MEMPHIS was a Milan-based collective of young furniture and product designers led by the veteran Ettore Sottsass. After its 1981 debut, Memphis dominated the early 1980s design scene with its post-modernist style.

Jasper Morrison remembers breaking into "a kind of cold sweat" and a "feeling of shock and panic" when he stumbled into the opening of a design exhibition at the Arc ’74 showroom in Milan on 18 September 1981. "It was the weirdest feeling," he recalled years later, "you were in one sense repulsed by the objects, or I was, but also immediately freed by the sort of total rule-breaking."

The rule-breaking had begun in December 1980 when Ettore Sottsass, one of Italy’s architectural grandees, met with a group of younger architects in his apartment on Milan’s Via San Galdino. He was in his 60s and his collaborators - Martine Bedin, Aldo Cibic, Michele De Lucchi, Matteo Thun and Marco Zanini – were in their 20s. With them was the writer, Barbara Radice. They were there to discuss Sottsass’ plans to produce a line of furniture with an old friend, Renzo Brugola, owner of a carpentry workshop.
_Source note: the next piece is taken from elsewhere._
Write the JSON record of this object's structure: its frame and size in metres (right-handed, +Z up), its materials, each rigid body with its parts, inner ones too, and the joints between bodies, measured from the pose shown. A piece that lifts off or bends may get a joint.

Originally dubbed The New Design, the project was rechristened Memphis after the Bob Dylan lyric "Stuck Inside of Mobile (With the Memphis Blues Again)" stuck repeatedly at "Memphis Blues Again" on Sottsass’ record player. "Sottsass said: ‘Okay, let’s call it Memphis," wrote Radice, "and everyone thought it was a great name: Blues, Tennessee, rock’n’roll, American suburbs, and then Egypt, the Pharoahs’ capital, the holy city of the god, Ptah."

By February, the group, bolstered by the addition of George Sowden and Nathalie du Pasquier, had completed over a hundred drawings of furniture, lamps and ceramics. There was no set formula. "No-one mentioned forms, colours, styles, decorations," observed Radice. That was the point. After decades of modernist doctrine, Sottsass and his collaborators longed to be liberated from the tyranny of smart, but soulless ‘good taste’ in design.
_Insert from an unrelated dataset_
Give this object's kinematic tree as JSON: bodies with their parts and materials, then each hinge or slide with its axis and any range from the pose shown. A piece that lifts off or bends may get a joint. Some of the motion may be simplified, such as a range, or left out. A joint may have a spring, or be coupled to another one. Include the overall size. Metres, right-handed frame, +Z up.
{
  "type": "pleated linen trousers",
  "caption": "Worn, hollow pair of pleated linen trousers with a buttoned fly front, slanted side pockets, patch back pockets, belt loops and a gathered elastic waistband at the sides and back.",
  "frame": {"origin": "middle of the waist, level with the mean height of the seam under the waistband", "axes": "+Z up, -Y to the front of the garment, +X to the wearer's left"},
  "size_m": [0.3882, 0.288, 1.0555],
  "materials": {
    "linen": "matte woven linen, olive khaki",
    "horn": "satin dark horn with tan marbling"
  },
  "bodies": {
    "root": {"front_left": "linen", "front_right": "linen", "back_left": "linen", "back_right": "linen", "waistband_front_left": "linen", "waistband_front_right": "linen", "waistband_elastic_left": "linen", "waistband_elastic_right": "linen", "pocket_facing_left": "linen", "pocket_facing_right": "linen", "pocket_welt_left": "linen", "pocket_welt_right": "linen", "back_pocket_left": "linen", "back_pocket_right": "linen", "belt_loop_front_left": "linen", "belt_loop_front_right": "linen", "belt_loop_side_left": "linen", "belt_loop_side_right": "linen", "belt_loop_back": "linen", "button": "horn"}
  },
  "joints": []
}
Their solution was to continue the experiments with uncoventional materials, historic forms, kitsch motifs and gaudy colours begun by Studio Alchymia, the radical late 1970s Italian design group to which Sottsass and De Lucchi had belonged. When the young Jasper Morrison and a couple of thousand others crowded into Arc ’74 on 18 September 1981 they discovered furniture made from the flashily coloured plastic laminates emblazoned with kitsch geometric and leopard-skin patterns usually found in 1950s comic books or cheap cafés.

Other pieces of furniture and lights were made from industrial materials – printed glass, celluloids, fireflake finishes, neon tubes and zinc-plated sheet-metals – jazzed up with flamboyant colours and patterns, spangles and glitter. By glorying in the cheesiness of consumer culture, Memphis was "quoting from suburbia," as Sottsass put it. "Memphis is not new, Memphis is everywhere." Matteo Thun described Memphis as "a mental gymnasium".
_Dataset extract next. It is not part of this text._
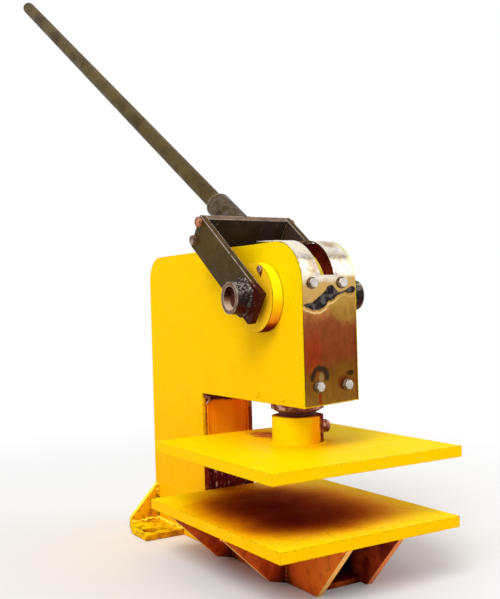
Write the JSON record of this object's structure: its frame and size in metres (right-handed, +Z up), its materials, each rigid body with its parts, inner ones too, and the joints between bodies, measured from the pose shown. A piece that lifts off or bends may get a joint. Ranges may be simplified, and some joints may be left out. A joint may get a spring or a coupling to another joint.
{
  "type": "sole cutting machine",
  "caption": "Hand-lever press for cutting shoe soles: welded C frame, eccentric shaft turned by a forked lever with a long handle, round ram carrying a flat upper plate over a fixed bed.",
  "frame": {"origin": "on the floor plane, midway between the two bolt holes of the rear foot lugs", "axes": "+X to the right of someone facing the press from its open front, +Y to the rear, +Z up"},
  "size_m": [0.333, 1.4825, 1.2809],
  "materials": {
    "yellow_paint": "glossy chrome-yellow enamel, brushed on, worn at the edges",
    "dark_paint": "dark olive-brown paint over rough welded steel",
    "stainless_sheet": "polished stainless sheet",
    "plated_steel": "zinc-plated fasteners, partly rusted",
    "machined_steel": "machined and oiled steel",
    "rusted_steel": "red-brown oxide and rust on turned steel",
    "bronze": "bearing bronze"
  },
  "bodies": {
    "frame": {"left_side_plate": "yellow_paint", "right_side_plate": "yellow_paint", "throat_plate": "yellow_paint", "back_plate": "yellow_paint", "head_floor_plate": "yellow_paint", "bottom_plate": "yellow_paint", "front_plate": "yellow_paint", "guide_block": "yellow_paint", "guide_bush": "rusted_steel", "front_cover": "stainless_sheet", "cover_screws": "plated_steel", "cover_washers": "plated_steel", "bed_plate": "yellow_paint", "left_front_rib": "yellow_paint", "right_front_rib": "yellow_paint", "left_rear_rib": "yellow_paint", "right_rear_rib": "yellow_paint", "left_foot_lug": "yellow_paint", "right_foot_lug": "yellow_paint", "left_lug_gusset": "yellow_paint", "right_lug_gusset": "yellow_paint", "left_bearing_housing": "yellow_paint", "right_bearing_housing": "yellow_paint", "left_bearing_bush": "bronze", "right_bearing_bush": "bronze", "housing_screws": "plated_steel"},
    "lever": {"shaft": "machined_steel", "eccentric": "machined_steel", "eccentric_key": "machined_steel", "spacer_sleeves": "machined_steel", "hub_keys": "machined_steel", "left_arm": "dark_paint", "right_arm": "dark_paint", "left_hub": "dark_paint", "right_hub": "dark_paint", "cross_plate": "dark_paint", "yoke_bolts": "plated_steel", "handle_socket": "dark_paint", "handle": "dark_paint"},
    "block": {"slide_block": "bronze", "block_cheeks": "machined_steel", "cheek_screws": "plated_steel"},
    "ram": {"crosshead": "yellow_paint", "crosshead_pins": "machined_steel", "ram": "machined_steel", "collar": "yellow_paint", "set_bolt": "rusted_steel", "lock_nut": "rusted_steel", "upper_plate": "yellow_paint"}
  },
  "joints": [
    {"name": "lever_swing", "type": "hinge", "parent": "frame", "child": "lever", "pos_m": [0, -0.328, 0.427], "axis": [1, 0, 0], "range_deg": [0, 105]},
    {"name": "block_turn", "type": "hinge", "parent": "lever", "child": "block", "pos_m": [0, -0.33648, 0.43549], "axis": [1, 0, 0], "range_deg": [-105, 0]},
    {"name": "ram_slide", "type": "slide", "parent": "frame", "child": "ram", "axis": [0, 0, -1], "range_m": [0, 0.0189]}
  ],
  "couplings": [
    {"joint": "block_turn", "follows": "lever_swing", "ratio": -1},
    {"joint": "ram_slide", "follows": "lever_swing", "m_per_rad": 0.010301}
  ]
}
Sottsass’ 1981 Beverly cabinet sported green and yellow ‘snakeskin’ laminate doors with brown ‘tortoiseshell’ book shelves at a topsy turvy angle and a bright red bulb in the light. Sowden’s 1981 Oberoi armchairs combined tomato red upholstery with bright yellow or blue legs and Nathalie du Pasquier’s pink and black mosaic print in a chubby 1950s style. Martine Bedin’s 1981 Superlamp ressembled an illuminated dachsund with multi-coloured bulbs framing a richly-coloured fibreglass arc. Team Memphis posed for a group portrait lounging in Tawaraya, a boxing ring-cum-playpen with a monochrome striped base, pastel-coloured ‘ropes’ and a white light bulb at each corner designed by a Japanese collaborator, Masanori Umeda. The finishing touch was the invitation to the exhibition opening: a postcard image of a yawning dinosaur painted against a lightning-scarred sky by Luciano Paccagnella.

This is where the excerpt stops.